We see the process of revision at work in the Pūrṇabhadra recension15 on which the translation of this volume is based. This is a relatively late text of the Panćatantra and is dated AD 1199. It was edited by Johannes Hertel and published as vol. XI of the Harvard Oriental Series, in 1915.
Pūrṇabhadra’s text is longer because it includes stories not found in some other recensions; e.g. the pathetic tale of the pair of turtle-doves (III. The Dove who sacrificed himself). The discourses on ethics and policy are wide-ranging and elaborate. It has a number of lyrical and elegiac verses not found, for example, in very popular editions of the Panćatantra.16 To give a couple of examples, we have the following verse which is a part of the lamentation of Lively, the bull, whose world has crumbled faced with the treachery of his friend and lord:
Where Yamunā flows with deep blue water and sapphire-
sparkles of glittering sands,
there, in those depths, lies submerged the dark blue snake;
coiling mass glossy as collyrium.
Who would track him down there? Unless…
he is betrayed by gleams of brilliant star-gems clustered in the
circlets of his hoods?
By virtues raised to lofty heights,
by those same virtues the noble fall.
(1.289)
And in Book II, we have Goldy’s litany of sorrows which concludes his parodic paean to Lust (Tṛṣṇā, consuming thirst); I quote the second of two verses:
Of foul stinking water I have drunk;
of clumps of mown grass I have made my bed;
grievous parting from my beloved I have endured;
with pain rising from deep down in my loins,
I have cringed and spoken humbly to strangers;
Footweary I have trudged and even crossed the seas;
a half-a-skull-bowl I have carried around.

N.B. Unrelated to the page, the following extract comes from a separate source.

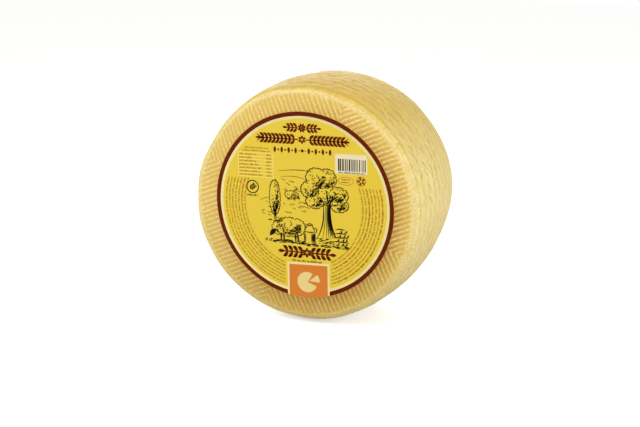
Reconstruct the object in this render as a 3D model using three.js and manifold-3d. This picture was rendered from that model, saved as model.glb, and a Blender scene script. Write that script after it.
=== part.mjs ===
// A whole wheel of pressed cheese, standing on its rim, with a round paper label on one face.
// Sizes are in millimetres. The wheel's axis runs along Y, the labelled face looks towards -Y and +Z is up.
// The origin is the middle of the small flat on the rim that the wheel rests on.

import * as THREE from "three";
import { mergeVertices } from "three/addons/utils/BufferGeometryUtils.js";
import Module from "manifold-3d";

// The wheel.
const BELLY_DIAMETER = 200; // across the middle of the bulging wall
const BULGE = 4.5; // how far the wall stands out between its two edges
const WHEEL_WIDTH = 100; // from face to face
const EDGE_RADIUS = 5; // rounding between a face and the wall
const SHOULDER_RADIUS = 100; // slow fall of the face from its flat middle towards the edge
const REST_WIDTH = 24; // flat on the rim, pressed by the wheel's own weight

// The label and the smooth seat that it lies in.
const RIB_BAND_WIDTH = 19; // bare face between the label and the line of the wall's edge
const LABEL_THICKNESS = 0.3;
const LABEL_CLEARANCE = 0.3; // behind the label and round it
const SEAT_MARGIN = 1.2; // flat face left round the seat before the shoulder starts

// How finely round shapes are cut into flat pieces.
const TURN_STEPS = 96;
const WALL_STEPS = 5;
const EDGE_STEPS = 4;
const SHOULDER_STEPS = 3;
const CUT_OVERRUN = 10; // how far a cutting tool reaches past what it cuts

// Sizes that follow from the ones above.
const bellyRadius = BELLY_DIAMETER / 2;
const halfWidth = WHEEL_WIDTH / 2;
const labelRadius = bellyRadius - BULGE - RIB_BAND_WIDTH;
const seatRadius = labelRadius + LABEL_CLEARANCE;
const seatDepth = LABEL_THICKNESS + LABEL_CLEARANCE;
const faceFlatRadius = seatRadius + SEAT_MARGIN;
const axisHeight = Math.sqrt(bellyRadius ** 2 - (REST_WIDTH / 2) ** 2);

const wasm = await Module();
wasm.setup();

const cheeseLook = new THREE.MeshStandardMaterial({ color: 0xe6cd80, roughness: 0.5, metalness: 0 });
const labelLook = new THREE.MeshStandardMaterial({ color: 0xe8ca4c, roughness: 0.4, metalness: 0 });

// Centre of a circle that touches two larger arcs from inside, on the side away from the axis.
function touchingCentre(arcA, arcB, radius) {
  const reachA = arcA.radius - radius;
  const reachB = arcB.radius - radius;
  const along = arcB.centre.clone().sub(arcA.centre);
  const apart = along.length();
  along.normalize();
  const across = new THREE.Vector2(along.y, -along.x);
  const step = (reachA ** 2 - reachB ** 2 + apart ** 2) / (2 * apart);
  const side = Math.sqrt(reachA ** 2 - step ** 2);
  if (across.x < 0) across.negate();
  return arcA.centre.clone().addScaledVector(along, step).addScaledVector(across, side);
}

// Points along an arc, from one angle to another, counted from the outward direction towards the face.
function arcPoints(centre, radius, from, to, steps) {
  return new THREE.ArcCurve(centre.x, centre.y, radius, from, to).getPoints(steps);
}

// Half of the wheel's outline, from the middle of the wall to the centre of a face.
// x is the distance from the axis and y the distance from the middle plane.
function halfOutline() {
  const wallRadius = (halfWidth ** 2 + BULGE ** 2) / (2 * BULGE);
  const wall = { centre: new THREE.Vector2(bellyRadius - wallRadius, 0), radius: wallRadius };
  const shoulder = {
    centre: new THREE.Vector2(faceFlatRadius, halfWidth - SHOULDER_RADIUS),
    radius: SHOULDER_RADIUS,
  };
  const edge = touchingCentre(wall, shoulder, EDGE_RADIUS);
  const wallEnd = edge.clone().sub(wall.centre).angle();
  const shoulderStart = edge.clone().sub(shoulder.centre).angle();
  return [
    ...arcPoints(wall.centre, wall.radius, 0, wallEnd, WALL_STEPS),
    ...arcPoints(edge, EDGE_RADIUS, wallEnd, shoulderStart, EDGE_STEPS).slice(1),
    ...arcPoints(shoulder.centre, shoulder.radius, shoulderStart, Math.PI / 2, SHOULDER_STEPS).slice(1),
    new THREE.Vector2(0, halfWidth),
  ];
}

// The same outline for both halves, from the labelled face to the other face.
function wheelOutline() {
  const towardsRear = halfOutline();
  const towardsLabel = towardsRear.slice(1).map((point) => new THREE.Vector2(point.x, -point.y));
  return [...towardsLabel.reverse(), ...towardsRear];
}

// A closed geometry as a solid that can be cut.
function solidFrom(geometry) {
  const bare = geometry.clone();
  bare.deleteAttribute("normal");
  bare.deleteAttribute("uv");
  const merged = mergeVertices(bare);
  return new wasm.Manifold(
    new wasm.Mesh({
      numProp: 3,
      vertProperties: merged.attributes.position.array,
      triVerts: new Uint32Array(merged.index.array),
    }),
  );
}

// A cut solid as a geometry again.
function geometryFrom(solid) {
  const mesh = solid.getMesh();
  const geometry = new THREE.BufferGeometry();
  geometry.setAttribute("position", new THREE.BufferAttribute(new Float32Array(mesh.vertProperties), 3));
  geometry.setIndex(new THREE.BufferAttribute(new Uint32Array(mesh.triVerts), 1));
  geometry.computeVertexNormals();
  return geometry;
}

// Everything below the surface that the wheel stands on.
function groundTool() {
  const side = BELLY_DIAMETER + 2 * CUT_OVERRUN;
  const tool = new THREE.BoxGeometry(side, WHEEL_WIDTH + 2 * CUT_OVERRUN, side);
  return solidFrom(tool.translate(0, 0, -side / 2));
}

// The round pocket that the label lies in, open towards the front.
function seatTool() {
  const height = seatDepth + CUT_OVERRUN;
  const tool = new THREE.CylinderGeometry(seatRadius, seatRadius, height, TURN_STEPS);
  return solidFrom(tool.translate(0, -halfWidth + seatDepth - height / 2, axisHeight));
}

// Paste and rind grew as one piece, so the wheel is one solid.
function cheese() {
  const turned = new THREE.LatheGeometry(wheelOutline(), TURN_STEPS);
  const body = solidFrom(turned.translate(0, 0, axisHeight));
  const standing = body.subtract(groundTool());
  const mesh = new THREE.Mesh(geometryFrom(standing.subtract(seatTool())), cheeseLook);
  mesh.name = "cheese";
  return mesh;
}

// A paper disc whose outer side is level with the tops of the ribs round it.
function label() {
  const disc = new THREE.CylinderGeometry(labelRadius, labelRadius, LABEL_THICKNESS, TURN_STEPS);
  const mesh = new THREE.Mesh(disc, labelLook);
  mesh.name = "label";
  mesh.position.set(0, -halfWidth + LABEL_THICKNESS / 2, axisHeight);
  return mesh;
}

const cheeseWheel = new THREE.Group();
cheeseWheel.add(cheese(), label());

export default cheeseWheel;
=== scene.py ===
# %% [markdown]
# # A wheel of pressed sheep's cheese with a round label
# The wheel stands on its rim, with its axis along Y and its labelled face towards -Y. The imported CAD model
# gives every overall size. This lesson adds what the smooth solid leaves out: the ribs that the mould's
# lids press into both faces, the plaited band pressed into the wall, the waxy rind, and the printed label.

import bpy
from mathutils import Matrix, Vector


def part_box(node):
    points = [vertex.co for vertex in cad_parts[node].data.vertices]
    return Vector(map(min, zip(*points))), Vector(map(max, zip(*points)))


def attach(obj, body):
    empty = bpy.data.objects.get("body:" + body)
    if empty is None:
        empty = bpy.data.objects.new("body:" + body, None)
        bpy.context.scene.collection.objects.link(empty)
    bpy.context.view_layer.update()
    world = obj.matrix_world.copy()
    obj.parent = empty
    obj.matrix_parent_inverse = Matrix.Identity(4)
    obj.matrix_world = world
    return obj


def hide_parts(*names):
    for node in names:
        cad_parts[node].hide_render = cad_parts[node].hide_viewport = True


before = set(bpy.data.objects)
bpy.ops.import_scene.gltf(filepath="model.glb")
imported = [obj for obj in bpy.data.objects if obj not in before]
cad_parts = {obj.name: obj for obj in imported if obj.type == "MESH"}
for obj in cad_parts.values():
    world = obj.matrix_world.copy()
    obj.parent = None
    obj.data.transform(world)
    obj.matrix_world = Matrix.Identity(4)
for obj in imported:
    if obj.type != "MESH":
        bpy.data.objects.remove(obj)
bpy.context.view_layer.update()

# %% Tools and units
import math

import bpy
import numpy as np
from mathutils import Vector

MM = 0.001
TURN = 2 * math.pi
print("lengths are in metres, a millimetre is", MM, "and a whole turn is", round(TURN, 4), "radians")

# %% [markdown]
# ## Sizes
# The belly, the width and the label come from the CAD boxes, so the looks follow the model if it changes.
# The roundings of the outline are the mould's own, and can't be read from a box, so they are named here.

# %% Sizes of the wheel and the label
wheel_low, wheel_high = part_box("cheese")
label_low, label_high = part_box("label")
BELLY_RADIUS = (wheel_high.x - wheel_low.x) / 2
HALF_WIDTH = (wheel_high.y - wheel_low.y) / 2
AXIS_HEIGHT = wheel_high.z - BELLY_RADIUS
LABEL_RADIUS = (label_high.x - label_low.x) / 2
LABEL_FRONT = label_low.y
LABEL_BACK = label_high.y
BULGE = 4.5 * MM
EDGE_RADIUS = 5 * MM
SHOULDER_RADIUS = 100 * MM
SEAT_CLEARANCE = 0.3 * MM
FLAT_RADIUS = LABEL_RADIUS + SEAT_CLEARANCE + 1.2 * MM
print("belly radius", BELLY_RADIUS, "half width", HALF_WIDTH, "label radius", LABEL_RADIUS)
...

Is there anything else you’d have me do, O, Desire.
Then for God’s sake command me quickly
and be done with me.
(11.101)
There is a poignancy in these utterances. A strong personal note is struck and we forget that these lines are spoken by a poor bull facing certain death, and a humble mole burrowing in the ground who having lost his winter’s store of food, bewails his lot. For a mole, food stored away is wealth; it is precious. These passages also indicate the sympathy felt by whoever introduced them into the text, for the lowliest of creatures. This sympathy (or empathy) is a distinctive feature of the Panćatantra.

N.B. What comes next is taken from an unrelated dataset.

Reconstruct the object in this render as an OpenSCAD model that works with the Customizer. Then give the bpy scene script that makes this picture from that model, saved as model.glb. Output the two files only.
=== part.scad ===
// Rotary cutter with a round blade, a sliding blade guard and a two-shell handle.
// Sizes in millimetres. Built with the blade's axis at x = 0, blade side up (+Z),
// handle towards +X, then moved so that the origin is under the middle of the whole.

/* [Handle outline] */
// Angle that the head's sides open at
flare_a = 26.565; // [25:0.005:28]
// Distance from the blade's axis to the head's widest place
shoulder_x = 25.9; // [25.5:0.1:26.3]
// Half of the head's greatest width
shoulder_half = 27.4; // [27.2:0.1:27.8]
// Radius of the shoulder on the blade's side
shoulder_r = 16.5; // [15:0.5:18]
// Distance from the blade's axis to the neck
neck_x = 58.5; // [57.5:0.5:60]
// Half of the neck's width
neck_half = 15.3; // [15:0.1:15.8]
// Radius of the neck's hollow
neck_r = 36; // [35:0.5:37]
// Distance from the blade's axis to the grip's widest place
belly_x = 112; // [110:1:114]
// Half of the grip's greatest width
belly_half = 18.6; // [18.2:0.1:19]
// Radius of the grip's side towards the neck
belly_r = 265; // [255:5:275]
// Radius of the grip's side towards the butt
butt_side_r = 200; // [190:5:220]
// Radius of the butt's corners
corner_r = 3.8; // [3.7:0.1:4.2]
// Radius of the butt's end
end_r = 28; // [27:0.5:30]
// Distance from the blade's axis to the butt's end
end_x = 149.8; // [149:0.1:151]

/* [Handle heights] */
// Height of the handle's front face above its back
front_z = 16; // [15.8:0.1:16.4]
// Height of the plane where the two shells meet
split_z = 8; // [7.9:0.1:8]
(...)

If we glance at the extra-Indian versions of the Panćatantra, the manner in which revisions are carried out in them with an eye to relevance is seen very clearly. Though these versions are often described as ‘translations’, it is clear that they are by no means ‘faithful’ translations. They are more in the nature of adaptations. The Arabic version (Kalilah wa Dimnah) on which most of the European versions are based makes substantive changes to the original text as we have it in India and introduces changes suited to the mores of another culture and religion. Since both the original Sanskrit text of the work and Burzoë’s Pehlevi version, the first extra-Indian version—to the best of our knowledge—are lost, it is hard to tell at which point in the transmission changes came in. Therefore, the Arabic version of the AD eighth century has to be taken as the point of reference.

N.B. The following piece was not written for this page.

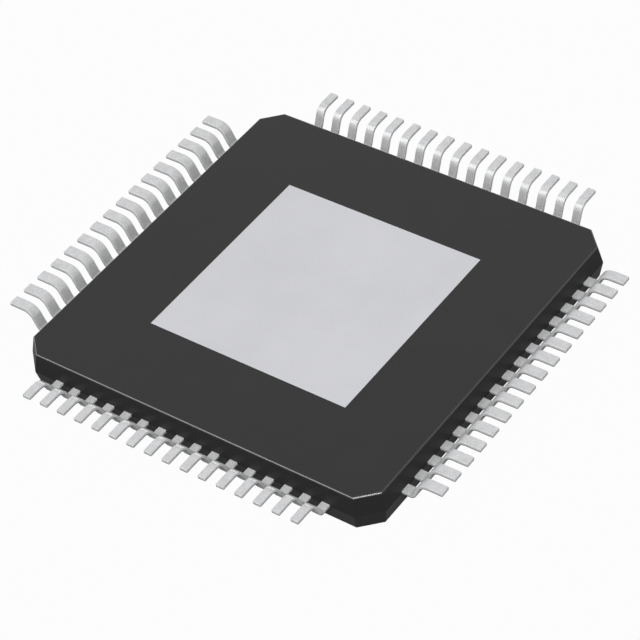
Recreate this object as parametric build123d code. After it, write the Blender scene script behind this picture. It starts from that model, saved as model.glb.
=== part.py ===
from build123d import *
import os
from math import ceil, radians, sqrt, tan

# Thin quad flat package with an exposed pad, in millimetres.
# It lies on its marked face, so the pad and the feet of the leads point up.
# The origin is the centre of the marked face, and +Z points out of the pad.

# Rows of leads, one on each side
lead_pitch = 0.5
leads_per_row = 16
leads_per_node = 4           # neighbours that share one file
row_end_margin = 1.25        # last lead's middle to the corner of the uncut outline

# Stamped sheet and the gull wings bent from it
sheet_thickness = 0.09
x_row_lead_width = 0.265     # rows on the -X and +X sides
y_row_lead_width = 0.21      # rows on the -Y and +Y sides
shoulder_length = 0.28       # mould wall to the corner of the first bend
shoulder_bend_radius = 0.155  # to the middle of the sheet
heel_bend_radius = 0.29      # likewise
riser_lean = 24.0            # degrees from upright, outwards
foot_length = 0.58           # corner of the second bend to the tip
chord_length = 0.12          # longest of the straight stretches that round a bend
standoff = 0.05              # feet beyond the pad face

# Fingers inside the mould
anchor_length = 0.45         # straight stretch behind the mould wall
finger_tip_setback = 0.45    # paddle rim to the finger tips, seen from above
finger_corner_margin = 0.6   # last finger's middle to the corner of the square of tips
finger_gap = 0.18            # between the tips of two fingers

# Mould
body_thickness = 0.95
pad_side_depth = 0.485       # pad face to the parting line
draft_angle = 12.0           # degrees, both ways from the parting line
corner_cut = 0.51            # leg of the corner chamfers at the parting line
edge_radius = 0.045          # round the pad face and the marked face
dimple_radius = 0.5
dimple_depth = 0.06
dimple_inset = 1.3           # middle of the pin one dimple to the outline

# Die paddle, with its locking rim and tie bars
pad_width = 5.5
rim_width = 0.2
rim_thickness = 0.045        # what the half etch leaves of the sheet
tie_bar_width = 0.2
tie_bar_flat = 0.15          # straight stretch beyond the paddle corner
tie_bar_slope = 45.0         # degrees
tie_bar_cover = 0.25         # mould left between the bar and the corner chamfer

# Silicon die and its adhesive
die_width = 4.2
die_thickness = 0.25
attach_thickness = 0.025
attach_margin = 0.1          # adhesive squeezed out round the die

# Bond wires
wire_diameter = 0.025
bond_edge_inset = 0.1        # bond pads to the edge of the die
bond_corner_inset = 0.3      # last bond pad to the corner of the die
loop_height = 0.2
stitch_inset = 0.08          # finger tip to the start of the stitch
stitch_length = 0.12

# Sizes that follow
row_length = (leads_per_row - 1) * lead_pitch
body_width = row_length + 2 * row_end_margin
wall_x = body_width / 2
parting_z = body_thickness - pad_side_depth
foot_z = body_thickness + standoff - sheet_thickness / 2
shoulder_x = wall_x + shoulder_length
heel_x = shoulder_x + (foot_z - parting_z) * tan(radians(riser_lean))
tip_x = heel_x + foot_length
anchor_x = wall_x - anchor_length
rim_x = pad_width / 2 + rim_width
finger_tip_x = rim_x + finger_tip_setback
finger_tip_pitch = 2 * (finger_tip_x - finger_corner_margin) / (leads_per_row - 1)
finger_tip_width = finger_tip_pitch - finger_gap
finger_face_z = parting_z - sheet_thickness / 2
paddle_back_z = body_thickness - sheet_thickness
rim_z = paddle_back_z + rim_thickness / 2
die_back_z = paddle_back_z - attach_thickness
die_face_z = die_back_z - die_thickness
bond_pitch = (die_width - 2 * bond_corner_inset) / (leads_per_row - 1)

# Rows in pin order, clockwise from above: the angle of each side and its lead width
rows = [
    (180, x_row_lead_width),
    (90, y_row_lead_width),
    (0, x_row_lead_width),
    (-90, y_row_lead_width),
]

# Boxes stand on the height they are placed at
upright = (Align.CENTER, Align.CENTER, Align.MIN)


def with_bends(points, radii):
    """The points of a path whose corners are rounded by short chords of each bend's arc."""
    smooth = FilletPolyline(*points, radius=radii)
    stations = []
    for edge in smooth.edges():
        steps = ceil(edge.length / chord_length) if edge.geom_type == GeomType.CIRCLE else 1
        stations += [edge @ (step / steps) for step in range(steps)]
    return stations + [smooth @ 1]


def strip_along(points, width, thickness):
    """Flat strip whose middle line follows the points in one upright plane."""
    path = Polyline(*points)
    along = (path @ 1) - (path @ 0)
    start = Plane(origin=path @ 0, x_dir=(-along.Y, along.X, 0), z_dir=path % 0)
    return sweep(start * Rectangle(width, thickness), path=path, transition=Transition.RIGHT)


def make_lead(row_offset, width):
    """One lead in its row's frame, where X points out of the side and Y along it."""
    y = row_offset * lead_pitch
    tip_y = row_offset * finger_tip_pitch
    shoulder = [(anchor_x, y, parting_z), (shoulder_x, y, parting_z)]
    foot = [(heel_x, y, foot_z), (tip_x, y, foot_z)]
    middle_line = with_bends(shoulder + foot, [shoulder_bend_radius, heel_bend_radius])
    gull_wing = strip_along(middle_line, width, sheet_thickness)
    outline = Polyline(
        (anchor_x, y + width / 2),
        (finger_tip_x, tip_y + finger_tip_width / 2),
        (finger_tip_x, tip_y - finger_tip_width / 2),
        (anchor_x, y - width / 2),
        close=True,
    )
    finger = extrude(Plane.XY.offset(finger_face_z) * make_face(outline), amount=sheet_thickness)
    return gull_wing + finger


def make_bond_wire(row_offset):
    """One wire in its row's frame: out of the die, across, and stitched flat on the finger."""
    bond_pad = Vector(die_width / 2 - bond_edge_inset, row_offset * bond_pitch, die_face_z)
    finger_slope = (lead_pitch - finger_tip_pitch) / (anchor_x - finger_tip_x)
    stitch_y = row_offset * (finger_tip_pitch + finger_slope * stitch_inset)
    stitch = Vector(finger_tip_x + stitch_inset, stitch_y, finger_face_z - wire_diameter / 2)
    loop = bond_pad - Vector(0, 0, loop_height)
    heading = Vector(stitch.X - loop.X, stitch.Y - loop.Y, 0).normalized()
    path = [bond_pad, loop, stitch, stitch + heading * stitch_length]
    return strip_along(path, wire_diameter, wire_diameter)


def make_paddle():
    """Exposed pad, its half-etched rim, and the tie bars that climb to the parting line."""
    paddle = Box(pad_width, pad_width, sheet_thickness, align=upright)
    paddle += Box(2 * rim_x, 2 * rim_x, rim_thickness, align=upright)
    paddle = Pos(0, 0, paddle_back_z) * paddle
    bar_start = (rim_x - tie_bar_width) * sqrt(2)
    slope_start = rim_x * sqrt(2) + tie_bar_flat
    slope_end = slope_start + (rim_z - parting_z) / tan(radians(tie_bar_slope))
    bar_end = (body_width - corner_cut) / sqrt(2) - tie_bar_cover
    along_rim = [(bar_start, 0, rim_z), (slope_start, 0, rim_z)]
    along_parting = [(slope_end, 0, parting_z), (bar_end, 0, parting_z)]
    tie_bar = strip_along(along_rim + along_parting, tie_bar_width, rim_thickness)
    for angle, _ in rows:
        paddle += Rot(0, 0, angle + 45) * tie_bar
    return paddle


def make_mould_half(depth):
    """Half of the mould body, from the parting line up to its face, with every wall drafted."""
    outline = chamfer(Rectangle(body_width, body_width).vertices(), corner_cut)
    half = extrude(outline, amount=depth, taper=draft_angle)
    return fillet(half.faces().sort_by(Axis.Z)[-1].edges(), edge_radius)


def make_mould_blank():
    """Both halves at the parting line and the pin one dimple, before anything is cast in."""
    blank = make_mould_half(pad_side_depth) + Rot(180, 0, 0) * make_mould_half(parting_z)
    dimple_x = dimple_inset - wall_x
    dimple = Pos(dimple_x, dimple_x, dimple_depth / 2) * Cylinder(dimple_radius, dimple_depth)
    return Pos(0, 0, parting_z) * blank - dimple


def group_rows(make_piece, name):
    """Makes one piece for every pin and returns the named groups of neighbours."""
    groups = {}
    middle = (leads_per_row - 1) / 2
    for row, (angle, width) in enumerate(rows):
        for first in range(0, leads_per_row, leads_per_node):
            places = range(first, min(first + leads_per_node, leads_per_row))
            pieces = [Rot(0, 0, angle) * make_piece(middle - place, width) for place in places]
            pins = [row * leads_per_row + place + 1 for place in places]
            file_name = f"{name}_{pins[0]:02d}_to_{pins[-1]:02d}"
            groups[file_name] = Compound([piece.solid() for piece in pieces])
    return groups


paddle = make_paddle()
attach_width = die_width + 2 * attach_margin
die_attach = Pos(0, 0, die_back_z) * Box(attach_width, attach_width, attach_thickness, align=upright)
die = Pos(0, 0, die_face_z) * Box(die_width, die_width, die_thickness, align=upright)
leads = group_rows(make_lead, "leads")
wires = group_rows(lambda row_offset, width: make_bond_wire(row_offset), "bond_wires")

inner_nodes = {"die_paddle": paddle, "die_attach": die_attach, "silicon_die": die, **leads, **wires}
inner_solids = [solid for shape in inner_nodes.values() for solid in shape.solids()]
mould_body = make_mould_blank() - inner_solids

os.makedirs("parts", exist_ok=True)
for name, shape in {"mould_body": mould_body, **inner_nodes}.items():
    export_step(shape, f"parts/{name}.step")
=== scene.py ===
import math
import bpy
import numpy as np
from mathutils import Matrix, Vector


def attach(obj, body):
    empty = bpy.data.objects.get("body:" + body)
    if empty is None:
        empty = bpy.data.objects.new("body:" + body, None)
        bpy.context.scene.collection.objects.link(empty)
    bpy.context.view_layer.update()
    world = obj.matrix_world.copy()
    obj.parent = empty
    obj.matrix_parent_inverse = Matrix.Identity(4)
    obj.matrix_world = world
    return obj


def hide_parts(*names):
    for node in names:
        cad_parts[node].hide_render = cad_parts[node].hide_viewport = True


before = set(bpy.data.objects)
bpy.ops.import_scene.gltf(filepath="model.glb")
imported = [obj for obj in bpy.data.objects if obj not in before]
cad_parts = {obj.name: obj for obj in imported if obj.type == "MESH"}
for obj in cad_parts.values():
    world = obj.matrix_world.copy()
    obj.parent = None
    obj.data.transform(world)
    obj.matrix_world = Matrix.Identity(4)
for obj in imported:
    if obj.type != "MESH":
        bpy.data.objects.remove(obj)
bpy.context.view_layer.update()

# A leaded chip package lying on its marked face, with its pad and feet upwards.
# Everything is in metres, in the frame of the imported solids.
mm = 0.001
print("frame loaded:", len(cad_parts), "nodes")


# Shader maths: values that add and multiply like numbers
class Value:
    def __init__(self, graph, socket):
        self.graph = graph
        self.socket = socket

    def maths(self, operation, first, second):
        return self.graph.node("ShaderNodeMath", {"operation": operation}, {0: first, 1: second})

    def __add__(self, other):
        return self.maths("ADD", self, other)

    def __mul__(self, other):
        return self.maths("MULTIPLY", self, other)


class Graph:
    def __init__(self, owner):
        owner.use_nodes = True
        self.tree = owner.node_tree
        self.tree.nodes.clear()

    def node(self, kind, settings=None, inputs=None, output=0):
        # settings go on first, then each input gets its value or its link
        made = self.tree.nodes.new(kind)
        for name, value in (settings or {}).items():
            setattr(made, name, value)
        for name, value in (inputs or {}).items():
            if isinstance(value, Value):
                self.tree.links.new(value.socket, made.inputs[name])
            else:
                made.inputs[name].default_value = value
        return Value(self, made.outputs[output]) if len(made.outputs) else made

    def blend(self, factor, first, second):
        # colours are mixed as colours; 6, 7 and 2 are the colour sockets of Mix
        return self.node("ShaderNodeMix", {"data_type": "RGBA"}, {0: factor, 6: first, 7: second}, 2)

    def place(self):
        # the piece's own coordinates
        return self.node("ShaderNodeTexCoord", output="Object")

    def grain(self, where, size, noise):
        # noise of the given character, whose features are about this size in metres
        return self.node("ShaderNodeTexNoise", None,
                         {"Vector": where, "Scale": 1 / size, "Detail": noise["detail"],
                          "Roughness": noise["roughness"]})

    def spread(self, value, low, high, start=0.3, end=0.7):
        # the part of the value between start and end, moved to low .. high
        return self.node("ShaderNodeMapRange", None,
                         {"Value": value, "From Min": start, "From Max": end, "To Min": low, "To Max": high})

    def bump(self, height, depth):
        return self.node("ShaderNodeBump", None, {"Height": height, "Distance": depth})

    def finish(self, inputs):
        surface = self.node("ShaderNodeBsdfPrincipled", None, inputs)
        self.node("ShaderNodeOutputMaterial", None, {"Surface": surface})


def newMaterial(name):
    material = bpy.data.materials.new(name)
    return material, Graph(material)


plainTint = (1.0, 1.0, 1.0)


def grey(level, tint=plainTint):
    return (level * tint[0], level * tint[1], level * tint[2], 1)


# Characters of noise: how many finer layers it has, and how strong they are
fineNoise = {"detail": 3.0, "roughness": 0.6}
cloudNoise = {"detail": 3.0, "roughness": 0.5}
softNoise = {"detail": 2.0, "roughness": 0.5}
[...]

A sizeable part of the Panćatantra in an early form (or recension) is embedded in the Kalilah wa Dimnah within material drawn from other sources: stories, parables, homilies and the like. Since the Sanskrit text of which Burzoë made his Pehlevi
version in AD 570 is lost, we cannot tell whether it was the original or a recension. In the case of a text in the oral tradition it is hard to fix on the original, pristine form in which it emerged from the hand of its author. The parts taken in and translated are mainly Book I, Estrangement of Friends, and a number of stories from the other four books. Names of the characters human and non-human, and of the locale, are changed, which is to be expected. For instance the bull, Sanjīvaka, Lively, is called Shatrabah (Arabic), Senestra (Latin), Chiarino (Italian and North); Piñgalaka, Tawny, remains anonymous; the two jackals, Karataka, Damanaka are Kalilag-Kalilah, Dimnag-Dimnah (old Syriac-Arabic), Celile-Dimna (Latin), Belile-Dimna (Spanish). Then strangely enough in the Italian and North they are changed into an anonymous ass and mule. There are numerous other changes of names and place names. But there are some drastic changes. For example. Book I has a sequel entitled The Trial of Dimnah. Dimnah is the treacherous jackal, Damanaka, Wily in our translation. The trial proceedings are initiated by the Queen Mother, the lion’s mother, and a leopard minister is the chief witness in the court. Dimnah, the villain is tried, sentenced and executed. In North, the villainous mule is flayed alive, its flesh fed to the ravens and the bones offered up as a sacrifice in pious memory of the noble bull who was slain unjustly. Crime is punished and justice meted out in a cruel manner. But what is interesting to note, is that no blame attaches to the gullible lion. The minister pays dearly, but the prince goes scot-free with not a word of censure spoken at any point in the narrative. These changes have been carried over into the European versions where further changes and adaptations seem to have been made at more than one level of transmission of the Panćatantra text. The line of descent of the Fables of Bidpai is as follows: Arabic to Hebrew then into Latin; from Latin into other languages, mainly Spanish, from which Doni’s Italian version and North’s translation of it derive.